Figure. 1 (left): Deep Learning training task times as function of various GPU processors from NVidia. Figure. 2(right): AlexNet training throughput for 20 iterations on various CPU/GPU processing platforms.

Such GPUs were originally invented for shading algorithms algorithms, are now applied in training large machine learning models using a Open CL or CUDA like frameworks (variants of C-language with description for parallel execution via threading) from the vendors.

The pioneering hardware vendors include Nvidia with their GPU series like GeForce, Tesla; AMD with its Radeon, GP GPU, Google has entered this race with its TPU (Tensor Processing Unit) and some offerings from Intel for ML training applications. Nvidia and AMD are the main players in the GPU space with Nvidia laying special emphasis on parallel computing and deep learning over the years. Nvidia just announced the new Volta generation chip based GPU V100 which is about 2.5 x faster than the previous generation chip Pascal GP100 which was announced less than 2 years ago [5].Compared to CPU, however GPUs are more than 50x faster for Deep learning. Performance of GPUs as function of various GPU families in shown in Figure. 1, and for another AlexNet data set is shown in Figure. 2.

Hardware Innovation

If the Harvard architecture and RISC architecture based CPUs have been workhorses of personal computer revolution, then the advent of high framerate video-gaming pushed the CPU based graphics rendering from CPU + Video card based rendering to CPU + GPU, to CPU + GPU + GP-GPU (general purpose GPU); some of this overview is shown in Figure. 3a, 3b.

Figure. 3(a,b): Evolution of GPU performance from video graphics cards and rendering from CPU; courtesy PC Magazine [4]; Figure. 3(c): NVIDIA Tesla GPU applications in scientific research.

Limitations

GPU’s are suitable for large numerical algorithms where various data have to be moved through a computational pipeline often in parallel; this SIMD problem, like genome sequencing shown in Figure. 3c, when solved by GPU gain the maximum speedup/acceleration. However, there is a fundamental limitations of GPU acceleration due to the Amdahl’s law which saturates the parallelization upto the available serial bottlenecks for a given computational task.

Software Frameworks

To build a deep learning application one may use their labeled datasets to build a learning model on any of the various frameworks [6] (both open-source or closed) provided from competing vendors in the industry as follows:

1. TensorFlow, developed by google, python API over C++ engine, low level api, good for researchers, not commercially supported; notably Google is in process of developing a TPU – an advanced version of GPU for direct use with TensorFlow.

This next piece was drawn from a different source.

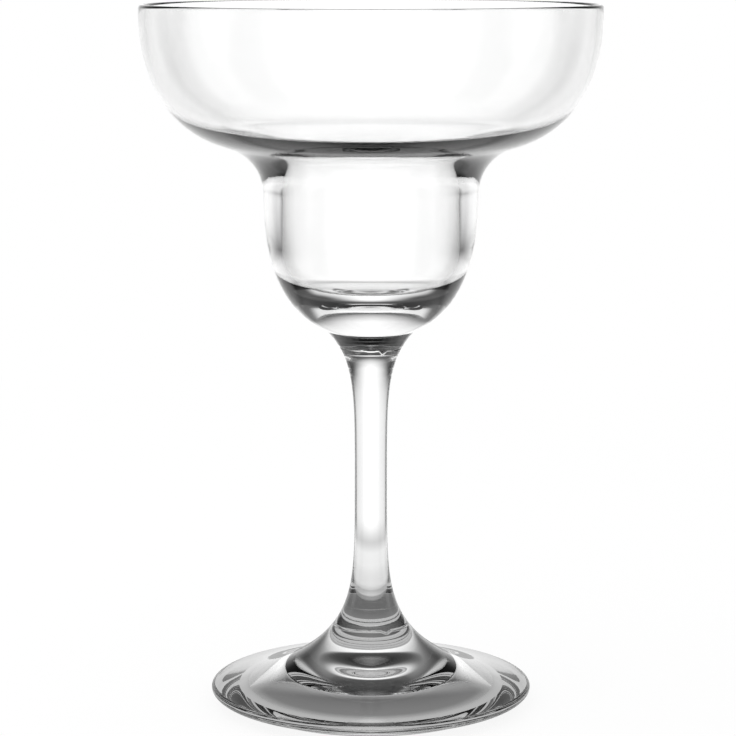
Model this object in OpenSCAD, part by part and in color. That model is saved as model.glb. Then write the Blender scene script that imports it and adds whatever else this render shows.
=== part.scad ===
// Stemmed margarita glass of clear glass, in millimetres, +Z up.
// The origin is the centre of the foot, on the surface that it stands on.
// Bowl, stem and foot are three pieces, welded end to end while hot.
//
// Every outline is a list of [radius, height] points. Its curved stretches are
// corners rounded by a conic: the fullness is 0 for a straight cut across the
// corner, about 0.7 for an ellipse, and above 1 for a curve close to the corner.

/* [Rim and basin] */
// Outer diameter of the rim
rim_d = 110; // [96:1:124]
// Thickness of the glass at the rim
rim_t = 1.6; // [1.1:0.05:2]
// Upright stretch of the outside below the rim
rim_band_h = 2.75; // [1.5:0.25:6]
// Upright stretch of the inside below the rim
inner_band_h = 2.15; // [1.5:0.25:8]
// Height of the bowl, from its weld to the rim
bowl_h = 82; // [76:1:92]
// Slope of the basin's underside next to the well, in degrees
basin_slope = 18.5; // [15:0.5:21]
// Width of the straight stretch of the basin's underside
basin_flat_w = 10.85; // [9:0.25:14]
// Fullness of the basin's outside
basin_fullness = 0.874; // [0.7:0.01:1]
// Slope of the basin's floor next to the well, in degrees
floor_slope = 11.7; // [11:0.1:16]
// Thickness of the glass between the two corners of the shoulder
floor_t = 2.55; // [2:0.05:5]
// Width of the straight stretch of the basin's floor
floor_flat_w = 14.5; // [14:0.1:18.5]
// Fullness of the basin's inside
inner_basin_fullness = 0.92; // [0.7:0.01:0.95]

/* [Shoulder and well] */
// Outer diameter of the well
well_d = 51.6; // [46:0.2:56]
// Thickness of the well's wall
well_t = 4.55; // [3.5:0.1:5.5]
// Height of the shoulder's corner above the bowl's weld
shoulder_h = 45.3; // [43:0.1:48]
// Length of each leg of the shoulder's rounded corner, outside
shoulder_leg = 8.6; // [5:0.1:8.6]
// Fullness of the shoulder's rounded corner, outside
shoulder_fullness = 0.87; // [0.5:0.01:1]
// Length of the inner shoulder's rounding along the basin's floor
inner_shoulder_run = 13.4; // [6:0.1:14]
// Length of the inner shoulder's rounding down the well's wall
inner_shoulder_drop = 9.6; // [6:0.1:14]
// Fullness of the shoulder's rounded corner, inside
inner_shoulder_fullness = 0.735; // [0.5:0.005:1.2]
// Height above the bowl's weld at which the well's round bottom turns upright
well_upright_h = 36.6; // [30:0.1:36.6]
// Slope of the well's bottom where it meets the button, in degrees
well_base_slope = 24.4; // [18:0.2:30]
// Fullness of the well's round bottom
well_fullness = 1.016; // [0.8:0.01:1.2]
// Thickness of the glass under the well, above the button
base_t = 8.3; // [7:0.05:13]
// Length of each leg of the rounded corner inside the well
well_corner_leg = 12.7; // [6:0.1:14]
// Fullness of the rounded corner inside the well
well_corner_fullness = 0.925; // [0.5:0.005:1]
// Diameter of the button under the well, at the crease between them
button_d = 21.3; // [18:0.1:24]
// Height of the button, from the bowl's weld to the crease
button_h = 3.9; // [3:0.1:6]

/* [Stem] */
// Diameter of the stem between its flares
stem_d = 7.96; // [6.5:0.02:10]
// Length of the stem, from weld to weld
stem_l = 68.7; // [60:0.1:110]
// Height of the upper flare, from the crease down
upper_flare_h = 56; // [40:0.5:70]
// How fast the upper flare dies away
upper_flare_power = 8.2; // [5:0.1:11]
// Height of the lower flare, from its root on the foot up
lower_flare_h = 49.8; // [35:0.2:60]
// How fast the lower flare dies away
lower_flare_power = 5.9; // [4:0.1:8]

/* [Foot] */
// Outer diameter of the foot
foot_d = 78.4; // [68:0.2:90]
// Height of the foot's weld above the table
foot_h = 19.3; // [16:0.1:24]
// Diameter of the flare where it grows out of the foot's upper side
root_d = 33.6; // [28:0.2:38]
// Height of the flare's root above the table
root_h = 12.15; // [10.5:0.05:13.5]
// Height of the upper side at the foot's edge
edge_h = 4.63; // [4.2:0.01:5.5]
// Width of the rounding along the foot's edge
edge_w = 1.2; // [0.6:0.1:1.6]
// Slope of the upper side at the foot's edge, in degrees
edge_slope = 3.9; // [2:0.1:7]
// Fullness of the foot's upper side
top_fullness = 0.917; // [0.7:0.001:1.1]
// Slope of the foot's underside outside its standing ring, in degrees
under_slope = 20.4; // [12:0.1:22]
// Outer diameter of the ring that the foot stands on
ring_d = 63.2; // [57:0.1:67]
// Width of the ring that the foot stands on
ring_w = 2.7; // [0.8:0.1:4]
// Height of the hollow under the middle of the foot
hollow_h = 3.7; // [2:0.1:5]
// Slope of the hollow's side, up from the standing ring, in degrees
hollow_slope = 21.4; // [19:0.1:26]
// Width of the rounding at the edge of the hollow's flat middle
hollow_round_w = 0.5; // [0.2:0.1:2]
// Fullness of the hollow's side
hollow_fullness = 0.9; // [0.6:0.01:1.1]
// Diameter of the round boss that hangs in the middle of the hollow
boss_d = 20; // [12:0.2:28]
// How far the boss hangs down
boss_h = 1.5; // [0.5:0.1:2.4]

/* [Hidden] */
$fn = 96;

// Counts of straight steps along the curves
corner_steps = 14;
curve_steps = 28;
boss_steps = 16;
edge_steps = 6;
lip_steps = 12;
flare_steps = 10;
stem_steps = 56;
// Fullness of the small rounding along the foot's edge
edge_fullness = 0.8;

// Heights of the two welds, of the crease and of the rim above the table
bowl_weld_z = foot_h + stem_l;
crease_z = bowl_weld_z + button_h;
rim_z = bowl_weld_z + bowl_h;

// Radii of the rim, of the well and of the stem
rim_r = rim_d / 2;
inner_rim_r = rim_r - rim_t;
well_r = well_d / 2;
inner_well_r = well_r - well_t;
button_r = button_d / 2;
stem_r = stem_d / 2;
root_r = root_d / 2;
foot_r = foot_d / 2;
ring_r = ring_d / 2;
boss_r = boss_d / 2;

// Heights of the shoulder's outer and inner corners, and of the well's floor
shoulder_z = bowl_weld_z + shoulder_h;
inner_shoulder_z = shoulder_z + floor_t;
well_floor_z = crease_z + base_t;

clear_glass = [0.90, 0.95, 0.96, 0.45];

// Points along a corner from a to b, rounded by a conic: the legs meet at c
function rounded(a, c, b, fullness, steps) = [
    for (i = [0 : steps])
        let (
            t = i / steps,
            wa = (1 - t) * (1 - t),
            wc = 2 * fullness * t * (1 - t),
            wb = t * t
        )
        (wa * a + wc * c + wb * b) / (wa + wc + wb)
];

// The point a given length from p, at a slope in degrees
function along(p, slope, length) = p + length * [cos(slope), sin(slope)];

// The point on the line through p at a slope in degrees, at a given radius
function at_radius(p, slope, r) = [r, p.y + (r - p.x) * tan(slope)];

// How much of a flare is left at a given reach from its wide end
function flare_share(reach, height, power) = pow(max(0, 1 - reach / height), power);

// Radius of the stem, its flares and what they grow out of, at height z
function stem_radius(z) =
    stem_r
    + (button_r - stem_r) * flare_share(crease_z - z, upper_flare_h, upper_flare_power)
    + (root_r - stem_r) * flare_share(z - root_h, lower_flare_h, lower_flare_power);

// The flared outline between two heights
function flared(z0, z1, steps) = [
    for (i = [0 : steps])
        let (z = z0 + (z1 - z0) * i / steps)
        [stem_radius(z), z]
];

// The list without its first point, for joining outlines end to start
function tail(points) = [for (i = [1 : len(points) - 1]) points[i]];

// The bowl's outside, from the weld to the rim
function bowl_outside() =
    let (
        crease = [stem_radius(crease_z), crease_z],
        corner = [well_r, shoulder_z],
        flat_end = at_radius(corner, basin_slope, well_r + basin_flat_w)
    )
    concat(
        flared(bowl_weld_z, crease_z, flare_steps),
        tail(rounded(
            crease,
            at_radius(crease, well_base_slope, well_r),
            [well_r, bowl_weld_z + well_upright_h],
            well_fullness, curve_steps
        )),
        rounded(
            corner - [0, shoulder_leg],
            corner,
            along(corner, basin_slope, shoulder_leg),
            shoulder_fullness, corner_steps
        ),
        rounded(
            flat_end,
            at_radius(corner, basin_slope, rim_r),
            [rim_r, rim_z - rim_band_h],
            basin_fullness, curve_steps
        )
    );

// The round lip of the rim, from outside to inside
function lip() =
    let (lip_r = rim_t / 2)
    [
        for (i = [0 : lip_steps])
            let (a = 180 * i / lip_steps)
            [rim_r - lip_r + lip_r * cos(a), rim_z - lip_r + lip_r * sin(a)]
    ];

// The bowl's inside, from the rim to the middle of the well's floor
function bowl_inside() =
    let (
        corner = [inner_well_r, inner_shoulder_z],
        flat_end = at_radius(corner, floor_slope, inner_well_r + floor_flat_w),
        floor_corner = [inner_well_r, well_floor_z]
    )
    concat(
        rounded(
            [inner_rim_r, rim_z - inner_band_h],
            at_radius(corner, floor_slope, inner_rim_r),
            flat_end,
            inner_basin_fullness, curve_steps
        ),
        rounded(
            along(corner, floor_slope, inner_shoulder_run),
            corner,
            corner - [0, inner_shoulder_drop],
            inner_shoulder_fullness, corner_steps
        ),
        rounded(
            floor_corner + [0, well_corner_leg],
            floor_corner,
            floor_corner - [well_corner_leg, 0],
            well_corner_fullness, corner_steps
        ),
        [[0, well_floor_z]]
    );

// The bowl: basin, shoulder, well and the button that the stem is welded to
module bowl() {
    color(clear_glass)
        rotate_extrude()
            polygon(concat(
                [[0, bowl_weld_z]],
                bowl_outside(),
                lip(),
                bowl_inside()
            ));
}

// The solid stem, with the middle parts of both flares
module stem() {
    color(clear_glass)
        rotate_extrude()
            polygon(concat(
                [[0, foot_h]],
                flared(foot_h, bowl_weld_z, stem_steps),
                [[0, bowl_weld_z]]
            ));
}

// How much of the boss's depth is left at a given radius
function boss_share(r) =
    let (t = min(1, r / boss_r))
    1 - t * t * (3 - 2 * t);

// The boss, from the axis out to the hollow's flat middle
function boss_outline() = [
    for (i = [0 : boss_steps])
        let (r = boss_r * i / boss_steps)
        [r, hollow_h - boss_h * boss_share(r)]
];

// The foot's underside, from the middle of the hollow to the edge
function foot_underside() =
    let (
        inner_ring = [ring_r - ring_w, 0],
        outer_ring = [ring_r, 0],
        hollow_corner = [inner_ring.x - hollow_h / tan(hollow_slope), hollow_h],
        flat_end = hollow_corner - [hollow_round_w, 0]
    )
    concat(
        boss_outline(),
        rounded(flat_end, hollow_corner, inner_ring, hollow_fullness, curve_steps),
        [outer_ring, at_radius(outer_ring, under_slope, foot_r - edge_w)]
    );

// The foot's edge, rounded below and above
function foot_edge() =
    let (
        low = at_radius([ring_r, 0], under_slope, foot_r),
        high = [foot_r, edge_h],
        middle = (low + high) / 2
    )
    concat(
        tail(rounded(
            at_radius([ring_r, 0], under_slope, foot_r - edge_w),
            low, middle, edge_fullness, edge_steps
        )),
        tail(rounded(middle, high, high - [edge_w, 0], edge_fullness, edge_steps))
    );

// The foot's upper side, from the edge up to the root of the flare.
// It leaves the edge at edge_slope and meets the flare at the flare's own slope.
function foot_top() =
    let (
        edge = [foot_r - edge_w, edge_h],
        root = [stem_radius(root_h), root_h],
        root_slope = atan(lower_flare_h / ((root_r - stem_r) * lower_flare_power)),
        fall = tan(root_slope) - tan(edge_slope),
        corner_r = (root.y - edge.y + root.x * tan(root_slope) - edge.x * tan(edge_slope)) / fall
    )
    tail(rounded(edge, at_radius(edge, -edge_slope, corner_r), root, top_fullness, curve_steps));

// The foot: a disc with a raised middle, a rounded edge and a hollow with a boss underneath
module foot() {
    color(clear_glass)
        rotate_extrude()
            polygon(concat(
                foot_underside(),
                foot_edge(),
                foot_top(),
                tail(flared(root_h, foot_h, flare_steps)),
                [[0, foot_h]]
            ));
}

bowl();
stem();
foot();
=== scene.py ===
"""The looks of a stemmed margarita glass of clear glass.

Three pieces are welded end to end while hot: a blown bowl, a drawn stem and a pressed foot.
Each one is an outline turned about the glass's axis by a geometry node tree, which also
presses the weld lines and the faint unevenness of hand-worked glass into the surface.
Everything is in metres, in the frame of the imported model.
"""

from __future__ import annotations

import logging
import math
from dataclasses import astuple, dataclass, field
from enum import Enum

import bpy
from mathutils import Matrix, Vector


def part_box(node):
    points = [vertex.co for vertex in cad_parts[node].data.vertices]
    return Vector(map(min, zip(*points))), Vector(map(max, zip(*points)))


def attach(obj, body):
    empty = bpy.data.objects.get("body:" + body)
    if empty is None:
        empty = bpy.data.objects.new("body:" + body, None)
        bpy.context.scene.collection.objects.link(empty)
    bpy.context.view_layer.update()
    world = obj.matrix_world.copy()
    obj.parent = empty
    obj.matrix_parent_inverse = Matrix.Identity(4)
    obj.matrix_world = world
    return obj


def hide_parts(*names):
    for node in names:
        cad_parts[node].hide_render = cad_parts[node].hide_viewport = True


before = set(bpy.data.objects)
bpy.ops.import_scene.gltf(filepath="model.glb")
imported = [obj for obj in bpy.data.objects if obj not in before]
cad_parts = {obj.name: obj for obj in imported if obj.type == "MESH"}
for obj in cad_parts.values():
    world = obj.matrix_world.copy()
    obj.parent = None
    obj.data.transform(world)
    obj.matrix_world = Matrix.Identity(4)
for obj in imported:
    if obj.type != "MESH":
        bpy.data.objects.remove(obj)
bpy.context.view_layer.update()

LOG = logging.getLogger("margarita_glass")

BODY = "root"
MM = 0.001
WHITE = (1.0, 1.0, 1.0, 1.0)

# Steps round the glass, and along the curves of its outlines
ROUND_STEPS = 288
CURVE_STEPS = 44
CORNER_STEPS = 22
LIP_STEPS = 26
EDGE_STEPS = 12
FLARE_STEPS = 170
WELD_STEPS = 26

# How far the finely stepped stretch of an outline reaches from a weld
WELD_REACH = 2.6 * MM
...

2. Caffe 2, developed by UC Berkeley used at Facebook among other places, focussed on computer vision, one of the earlier frameworks to gain significant adoption, Python API over C++ and CUDA code

3. Scikit Learn (Python based) general inference and machine-learning framework

4. Theano written in python, grand-daddy of deep learning frameworks

5. CNTK developed by Microsoft

Applications

Tamil applications for deep learning including providing or improving existing solutions to the problems of,

1. Tamil Speech Recognition
2. Tamil Character Recognition [7,8]
3. Natural Language Processing for Tamil

Hardware acceleration and availability of big-data (labeled datasets) will play key role in the success of applying deep learning techniques to these problems.

References

1. Jensen Huang, “Accelerating AI with GPUs: A New Computing Model,” link

2. G. E. Hinton et-al. “Imagenet classification with deep convolutional neural networks,” Advances in Neural Information Processing Systems (2012).

3. LeCun, Y., Bengio, Y. and Hinton, G. E., “Deep Learning” Nature, Vol. 521, pp 436-444. (2015), link.

4. GPU definition at PC Magazine Encyclopedia, PC Magazine, (2017) link.

5. Tesla GPU Application notes from NVidia, (2017) link.

6. “Comparing deep learning frameworks”, Deeplearning4j.org (2017), link.

7. Prashanth Vijayaraghavan, Mishra Sra, “Handwritten Tamil Recognition using a Convolutional Neural Network,” NEML Poster (2015) link.

8. R. Jagadeesh Kannan, S. Subramanian, “An Adaptive Approach of Tamil Character Recognition Using Deep Learning with Big Data-A Survey”, Proceedings of 49th Annual Convention of Computer Society of India (vol. 1) pp 557-567 (2015), link.